Manfred Eigen (German pronunciation: [ˈmanˌfʁeːt ˈaɪ̯ɡn̩] ; 9 May 1927 – 6 February 2019) was a German biophysical chemist who won the 1967 Nobel Prize in Chemistry for work on measuring fast chemical reactions.

Eigen’s research helped solve major problems in physical chemistry and aided in the understanding of chemical processes that occur in living organisms.

In later years, he explored the biochemical roots of life and evolution. He worked to install a multidisciplinary program at the Max Planck Institute to study the underpinnings of life at the molecular level. His work was hailed for creating a new scientific and technological discipline: evolutionary biotechnology.

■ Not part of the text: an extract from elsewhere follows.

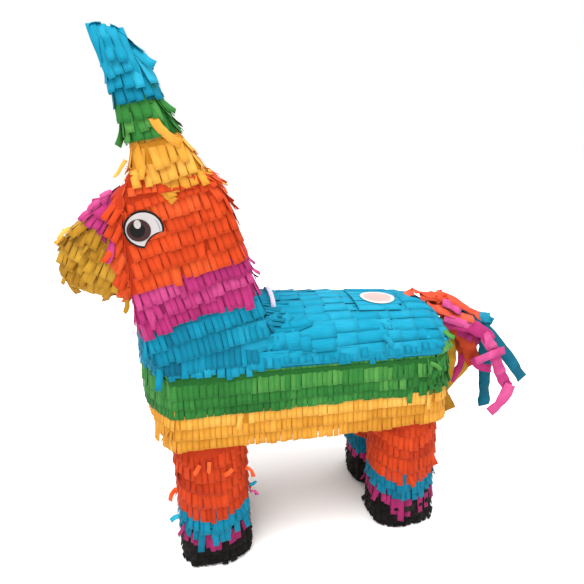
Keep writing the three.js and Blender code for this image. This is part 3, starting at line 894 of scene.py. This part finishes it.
def label():
    rim = print_ink("label_rim", "c2bebb", "b4b0ac", 0.55)
    middle = print_ink("label_middle", "b89f9c", "a68e8b", 0.55)
    draped_disc("label_rim", BODY, (243, -14), (21, 15.5), 2.0, 0.35, rim, "flap",
                ["blank_label"])
    draped_disc("label_middle", BODY, (243, -14), (16.5, 11.5), 2.15, 0.3, middle, "flap")


def woven(name, colour, deep):
    n = Nodes(name)
    place = n.add("ShaderNodeAttribute", attribute_name="crepe")
    warp = n.add("ShaderNodeTexWave", {"Vector": place.outputs["Vector"], "Scale": 1.6}, bands_direction="X")
    weft = n.add("ShaderNodeTexWave", {"Vector": place.outputs["Vector"], "Scale": 1.3}, bands_direction="Y")
    weave = n.math("MULTIPLY", warp.outputs["Fac"], weft.outputs["Fac"])
    n.link(n.ramp(weave, [(0.0, linear(deep)), (0.8, linear(colour))]), "Base Color")
    n.bump(0.5, 0.0003, weave)
    n.set(Roughness=0.45, Sheen_Weight=0.5)
    return n.material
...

Eigen was born on 9 May 1927 in Bochum, the son of Hedwig (Feld) and Ernst Eigen, a chamber musician. As a child he developed a deep passion for music, and studied piano.

World War II interrupted his formal education. At age fifteen he was drafted into service in a German antiaircraft unit. He was captured by the Soviets toward the end of the war. He managed to escape (he said later that escape was relatively easy), and walked hundreds of miles across defeated Germany, arriving in Göttingen in 1945. He lacked the necessary documentation for acceptance to university, but was admitted after he demonstrated his knowledge in an exam. He entered the university’s first postwar class.

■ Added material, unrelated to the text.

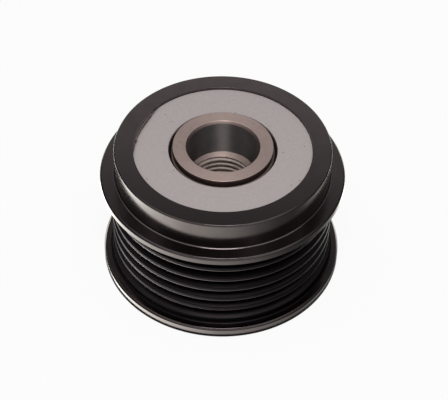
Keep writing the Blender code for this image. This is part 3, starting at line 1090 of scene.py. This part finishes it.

Eigen desired to study physics, but since returning soldiers who were previously enrolled received priority, he enrolled in Geophysics. He earned an undergraduate degree and entered graduate study in natural sciences. One of his advisors was Werner Heisenberg, the noted proponent of the uncertainty principle. He received his doctorate in 1951.

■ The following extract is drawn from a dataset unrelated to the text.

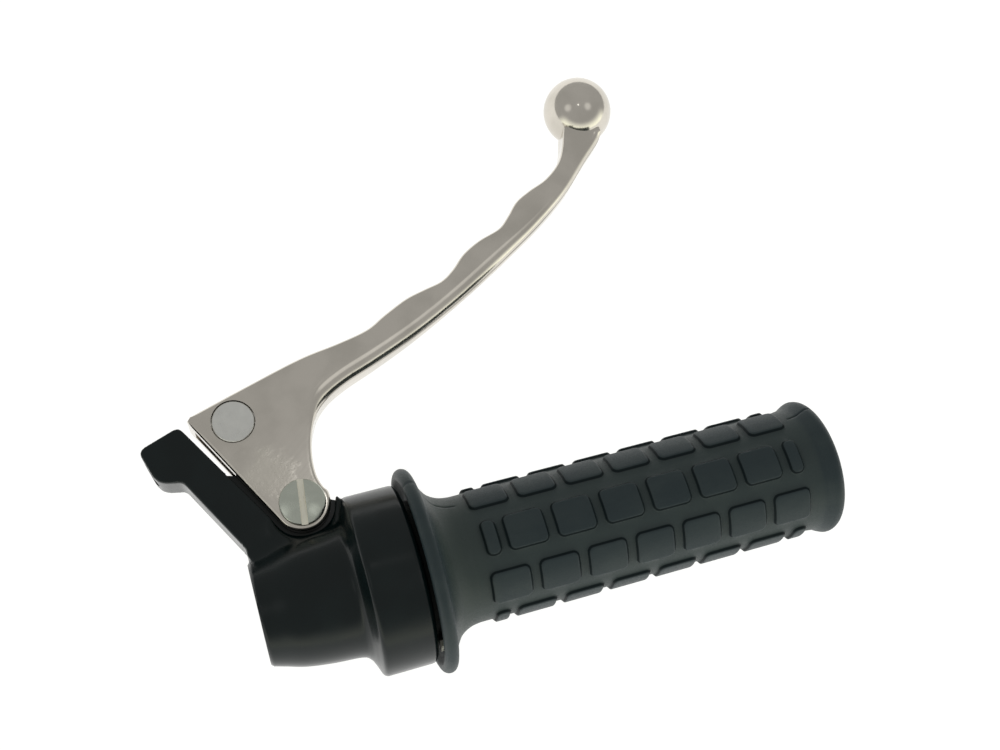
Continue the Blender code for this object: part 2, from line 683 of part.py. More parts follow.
def make_pivot_screw(steel):
    """Slotted screw with a low domed head; its tip stands out below the nut."""
    head, tip = HEAD_HALF + GAP, -HEAD_HALF - 7.0
    profile = [(tip, 0.0), (tip, M6_R - 0.4), (tip + 0.4, M6_R), (head, M6_R),
               (head, SCREW_HEAD_R), (head + 0.7, SCREW_HEAD_R), (head + 1.3, 4.9),
               (head + 1.8, 3.2), (head + 2.0, 1.4), (head + 2.0, 0.0)]
    turned = moved(turned_mesh(profile, 32, closed=False), (*PIVOT, 0.0), (0, 0, 1))
    screw = finish("pivot_screw", turned, steel)
    past_head = SCREW_HEAD_R + 2.0
    slot = box_mesh((PIVOT[0] - SCREW_SLOT_HALF, PIVOT[1] - past_head, head + 0.8),
                    (PIVOT[0] + SCREW_SLOT_HALF, PIVOT[1] + past_head, head + 4.0))
    cut(screw, tool("screw_slot", slot))
    return screw


def make_pivot_nut(steel):
    """Nut and lock washer under the lever's head."""
    washer_z = -HEAD_HALF - GAP - LOCK_WASHER_THICK
    nut_z = washer_z - GAP - PIVOT_NUT_HEIGHT
    washer = rod_mesh((*PIVOT, washer_z), (0, 0, 1), LOCK_WASHER_THICK, LOCK_WASHER_R, 32)
    nut = hex_mesh((*PIVOT, nut_z), (0, 0, 1), PIVOT_NUT_HEIGHT, M6_FLATS)
    pieces = [finish("pivot_lock_washer", washer, steel), finish("pivot_nut", nut, steel)]
    for piece in pieces:
        hole = rod_mesh((*PIVOT, nut_z - 2.0), (0, 0, 1), 10.0, M6_R + GAP)
        cut(piece, tool(f"{piece.name}_hole", hole))
    return pieces


def make_bush(brass):
    half = TONGUE_HALF + 0.1
    bush = moved(ring(-half, half, M6_R + GAP, BUSH_R, 32), (*PIVOT, 0.0), (0, 0, 1))
    return finish("pivot_bush", bush, brass)


def make_pin(steel):
    """Swivel pin that takes the brake cable's end, flush with both cheeks of the lever."""
    chamfer = 0.3
    profile = [(-HEAD_HALF, 0.0), (-HEAD_HALF, PIN_R - chamfer), (-HEAD_HALF + chamfer, PIN_R),
               (HEAD_HALF - chamfer, PIN_R), (HEAD_HALF, PIN_R - chamfer), (HEAD_HALF, 0.0)]
    turned = moved(turned_mesh(profile, 32, closed=False), (*PIN, 0.0), (0, 0, 1))
    pin = finish("cable_pin", turned, steel)
    start = (PIN[0] - 8.0 * CABLE_WAY[0], PIN[1] - 8.0 * CABLE_WAY[1], 0.0)
    cut(pin,
        tool("pin_wire_hole", rod_mesh(start, CABLE_WAY, 16.0, WIRE_R, 16)),
        tool("pin_nipple_hole", rod_mesh((*PIN, 0.0), CABLE_WAY, 8.0, NIPPLE_R, 20)))
    return pin


# ---------------------------------------------------------------- assembly

def hang_on(name, place, pieces):
    """Parent pieces to an empty on their joint's axis without moving them."""
    axis = new_object(name, None, parts)
    axis.location = Vector(place) * MM
    for piece in pieces:
        piece.parent = axis
        piece.matrix_parent_inverse = Matrix.Translation(axis.location).inverted()
    return axis


def main():
    paint = material("black_paint", (0.012, 0.016, 0.017), 0.3, 0.0)
    rubber = material("grip_rubber", (0.03, 0.036, 0.036), 0.6, 0.0)
    alloy = material("cast_aluminium", (0.52, 0.50, 0.47), 0.35, 1.0)
    zinc = material("zinc_steel", (0.6, 0.6, 0.56), 0.3, 1.0)
    pin_steel = material("pin_steel", (0.6, 0.6, 0.58), 0.45, 1.0)
    brass = material("brass", (0.62, 0.45, 0.18), 0.35, 1.0)
    make_housing(paint)
    make_clamp(zinc)
    make_cover(zinc)
    make_bush(brass)
    throttle = [make_tube(zinc), make_drum(alloy), make_grip(rubber)]
    throttle += make_drum_pins(zinc) + make_washers(zinc)
    lever = [make_lever(alloy), make_pivot_screw(zinc)] + make_pivot_nut(zinc)
    pin = make_pin(pin_steel)
    hang_on("throttle_axis", (GROOVE_X, 0.0, 0.0), throttle)
    lever_axis = hang_on("lever_axis", (*PIVOT, 0.0), lever)
    pin_axis = hang_on("pin_axis", (*PIN, 0.0), [pin])
    pin_axis.parent = lever_axis
    pin_axis.matrix_parent_inverse = Matrix.Translation(lever_axis.location).inverted()


clear_scene()
parts = new_collection("throttle_grip")
cutters = new_collection("cutters")
main()
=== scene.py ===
"""Looks of the moped throttle: lever, housing, rubber grip and fasteners on the CAD frame.

Sizes are in millimetres in the CAD's frame: X along the handlebar, Y forward to the lever
and Z up. Each helper turns them into metres as it makes a mesh.
"""

import json
from math import acos, atan2, cos, degrees, hypot, pi, radians, sin

import bmesh
import bpy
import numpy as np
from mathutils import Matrix, Vector
from mathutils.geometry import delaunay_2d_cdt


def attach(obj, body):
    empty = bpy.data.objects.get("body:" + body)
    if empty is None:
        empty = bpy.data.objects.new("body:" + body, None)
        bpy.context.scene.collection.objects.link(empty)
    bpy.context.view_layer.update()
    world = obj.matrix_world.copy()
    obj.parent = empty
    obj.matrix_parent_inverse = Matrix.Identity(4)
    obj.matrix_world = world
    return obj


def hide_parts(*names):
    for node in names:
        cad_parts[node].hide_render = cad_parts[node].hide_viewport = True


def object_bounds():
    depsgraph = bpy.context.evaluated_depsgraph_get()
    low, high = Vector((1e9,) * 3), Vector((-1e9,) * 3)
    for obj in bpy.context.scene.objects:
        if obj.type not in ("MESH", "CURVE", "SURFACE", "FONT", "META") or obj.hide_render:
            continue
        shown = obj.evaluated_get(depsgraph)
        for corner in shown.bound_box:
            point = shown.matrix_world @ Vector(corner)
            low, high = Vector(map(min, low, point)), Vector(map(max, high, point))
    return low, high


MM = 0.001
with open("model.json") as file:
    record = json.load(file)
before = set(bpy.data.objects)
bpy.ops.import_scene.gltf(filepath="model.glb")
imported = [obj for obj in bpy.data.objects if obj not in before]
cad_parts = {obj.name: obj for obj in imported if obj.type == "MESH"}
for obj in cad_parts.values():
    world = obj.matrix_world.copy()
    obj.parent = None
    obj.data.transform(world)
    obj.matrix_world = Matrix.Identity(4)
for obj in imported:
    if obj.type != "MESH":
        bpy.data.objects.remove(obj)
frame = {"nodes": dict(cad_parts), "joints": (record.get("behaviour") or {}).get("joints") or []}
cad_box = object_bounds()
joints = {joint["name"]: joint for joint in frame["joints"]}
PIVOT = tuple(value / MM for value in joints["lever_squeeze"]["pos_m"][:2])
PIN = tuple(value / MM for value in joints["pin_swivel"]["pos_m"][:2])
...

Eigen received his Ph.D. at the University of Göttingen in 1951 under supervision of Arnold Eucken. In 1964 he presented the results of his research at a meeting of the Faraday Society in London. His findings demonstrated for the first time that it was possible to determine the rates of chemical reactions that occurred during time intervals as brief as a nanosecond.[citation needed]

Beginning in 1953 Eigen worked at the Max Planck Institute for Physical Chemistry in Göttingen, becoming its director in 1964 and joining it with the Max Planck Institute for Spectroscopy to become the Max Planck Institute for Biophysical Chemistry. He was an honorary professor of the Braunschweig University of Technology. From 1982 to 1993, Eigen was president of the German National Merit Foundation. Eigen was a member of the Board of Sponsors of The Bulletin of the Atomic Scientists.

In 1967, Eigen was awarded, along with Ronald George Wreyford Norrish and George Porter, the Nobel Prize in Chemistry. They were cited for their studies of extremely fast chemical reactions induced in response to very short pulses of energy.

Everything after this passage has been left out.